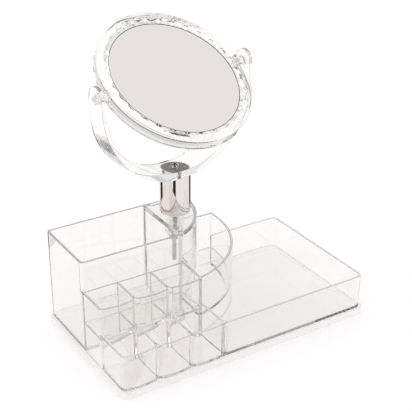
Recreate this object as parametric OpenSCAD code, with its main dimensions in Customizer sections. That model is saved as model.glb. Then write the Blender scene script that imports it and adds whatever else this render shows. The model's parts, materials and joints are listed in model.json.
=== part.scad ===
// Clear cosmetic organizer with a round two-sided mirror on a chrome post.
// Millimetres, +Z up, +X to the right and -Y to the front.
// The origin is the centre of the base on the table.

/* [Base] */
// Width of the base skirt, left to right
base_w = 235; // [228:1:260]
// Depth of the base skirt, front to back
base_d = 133; // [129:1:150]
// Height of the base skirt
skirt_h = 6.2; // [5.6:0.1:7.6]
// Corner radius of the base skirt
skirt_r = 8; // [5:0.5:12]
// Step from the skirt's edge in to the walls
skirt_step = 2.6; // [1.5:0.1:4]
// Thickness of each moulded wall and floor
wall = 2.2; // [1.8:0.1:2.6]
// Top of the floor in the deep compartments
floor_z = 7.7; // [7:0.1:9]

/* [Compartments] */
// Height of the side tray and the front slots
low_h = 36.5; // [30:0.5:42]
// Height of the rear slots and the quarter-round bin
mid_h = 59.5; // [52:0.5:66]
// Height of the tall bin and the tower
tall_h = 85; // [78:0.5:95]
// Depth of the tall bin, back wall to front face
tall_d = 63.4; // [60:0.1:66]
// Depth of the rear row of slots
row_d = 30.7; // [26:0.1:32]
// Width from one slot to the next
slot_pitch = 29.7; // [26:0.1:31]
// Number of slots in a row
slot_count = 3; // [3:1:3]
// Corner radius of a slot's front
slot_r = 4; // [3:0.5:5]
// How far a slot's front bows forward
slot_bow = 1.3; // [0.6:0.1:1.8]
// Corner radius of the tall bin
bin_r = 3.6; // [3:0.1:5]
// Corner radius of the side tray
tray_r = 6; // [4:0.5:9]
// Radius of the tower's round wall
tower_r = 55.5; // [53:0.5:58]
// From the partition to the round walls' centre
round_shift = 17.3; // [15:0.1:18.5]
// Top of the rear slots' raised floor
rear_floor_z = 33.3; // [28:0.1:35]
// Top of the quarter-round bin's raised floor
bin_floor_z = 25.5; // [20:0.1:30]

/* [Tower] */
// Thickness of the tower's top plate above its seat
plate_t = 3; // [2.5:0.1:4]
// Depth of the seat sunk into the tower's top
seat_deep = 1.5; // [0.8:0.1:2]
// Rim left round the seat
seat_rim = 5; // [4:0.5:6]
// From the partition to the post's axis
post_in = 19; // [18:0.1:20]
// From the walls' back face to the post's axis
post_back = 19.8; // [19:0.1:22]
// Radius of the boss below the top plate
boss_r = 7.4; // [7:0.1:9]
// Length of the boss below the top plate
boss_len = 17; // [14:0.5:22]

/* [Post] */
// Outer radius of the chrome tube
tube_r = 13.1; // [11:0.1:13.6]
// Wall of the chrome tube
tube_wall = 1; // [0.8:0.1:1.5]
// Length of the chrome tube
tube_len = 34.1; // [28:0.1:45]
// Radius of the plug's spigot that turns in the boss
spigot_r = 5; // [4.5:0.1:5.5]
// Length of the spigot
spigot_len = 14; // [10:0.5:15]
// Height of each plug inside the tube
plug_h = 8; // [6:0.5:10]
// Radius of the steel tie rod
rod_r = 2; // [1.8:0.1:2.5]
// Free end of the tie rod below its nut
rod_tail = 21; // [10:1:26]
// Thickness of the swivel washer
swivel_t = 0.6; // [0.5:0.1:1]
// Height of the wave spring, closed up
spring_h = 1.2; // [1:0.1:1.6]
// Thickness of the flat washer
washer_t = 0.8; // [0.6:0.1:1.2]
// Height of the lower nut
nut_h = 4; // [3:0.1:5]
// Width of the lower nut across its flats
nut_af = 7; // [6.5:0.1:8]

/* [Yoke] */
// Outer radius of the yoke
yoke_r = 76.2; // [75.5:0.1:82]
// Thickness of an arm at the pivots
arm_t = 3.4; // [3:0.1:4]
// Width of an arm at its end
arm_w = 17.5; // [14:0.5:20]
// Width of the strap over the post
strap_w = 26.6; // [26.2:0.1:30]
// Thickness of the strap over the post
strap_t = 6; // [5.5:0.1:9]
// Flat cut off the strap's bottom where it stands on the tube
strap_flat = 1.2; // [1.15:0.05:1.5]
// Height of the pivots over the centre of the yoke's outer curve
pivot_up = 6.5; // [5:0.1:10]
// Height of the arm ends' round centre over the pivots
tip_up = 1.6; // [0:0.1:3]
// Radius of the nut on the strap
cap_r = 3; // [2.8:0.1:3.5]
// Height of the nut on the strap
cap_h = 5; // [4:0.1:6]
// Depth of the spot face under the nut
nut_seat_deep = 0.2; // [0.1:0.05:0.4]
// Turn of the stand about the post in the photo
stand_turn = 8; // [-30:1:30]

/* [Mirror] */
// Gap between the clear ring and the yoke's arms
ring_gap = 7; // [6.2:0.1:9]
// Width of the clear rim round the glass
rim_w = 10.5; // [10:0.1:14]
// Depth of the ring, front to back
ring_t = 12; // [11:0.5:13]
// Thickness of each glass
glass_t = 2; // [1.8:0.1:2.4]
// Thickness of the web between the glasses
web_t = 1.6; // [1.2:0.1:2.4]
// Width of the web that carries the glass edge
web_w = 4.6; // [3:0.1:6]
// Width of the cut bevel round the glass
bevel_w = 5; // [3:0.5:6]
// Rounding of the ring's outer edges
ring_edge = 1.6; // [1:0.1:2.5]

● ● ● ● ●

§ **What is asked**: Copy out each line of the data where the string "with" appears.

§ **Exercise response**:
Recreate this object as parametric OpenSCAD code, with its main dimensions in Customizer sections. That model is saved as model.glb. Then write the Blender scene script that imports it and adds whatever else this render shows. The model's parts, materials and joints are listed in model.json.
// Clear cosmetic organizer with a round two-sided mirror on a chrome post.